Abstract

In early twentieth-century Japan, educators, journalists, and government bureaucrats debated the "proper" roles for women in society. They approached this "woman problem" as a struggle between two competing moral ideals for women: the "good wife/wise mother" and the "new woman." Proponents of the former condemned the latter as a dangerous threat to "traditional" gender norms. Yet new women—few in number andwith their publications closely regulated by government authorities—did not appear to present a threat commensurate with the attacks its critics launched. How should we assess the outcry against the "dangerous" new woman? I approach this question by analyzing the "woman problem" within the context of the broader moral discourse of the time. I show that the good wife/wise mother and the new woman positions were linked, respectively, to the national morality movement and the ethics of personalism.
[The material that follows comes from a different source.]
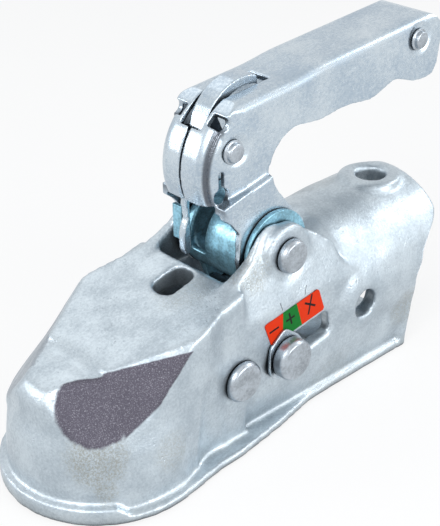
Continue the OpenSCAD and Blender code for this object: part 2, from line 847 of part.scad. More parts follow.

Moreover, as both the good wife/wise mother and the new woman were moral ideals grounded in ontological claims about women, I suggest that the woman problem be approached as both an ontological and a moral problem. Whoever controlled the ontological terrain so as to speak for what a woman "is" possessed the greater authority to legitimize a specific moral ideal for women, for how a woman "ought" to be. In short, the new woman movement was perceived as dangerous not merely because it questioned the good wife/wise mother ideal, but because it drew upon the subversive potential of personalism to destabilize the ontological foundation that grounded the good wife/wise mother ideal and, ultimately, ran counter to the state-sponsored national morality movement as well.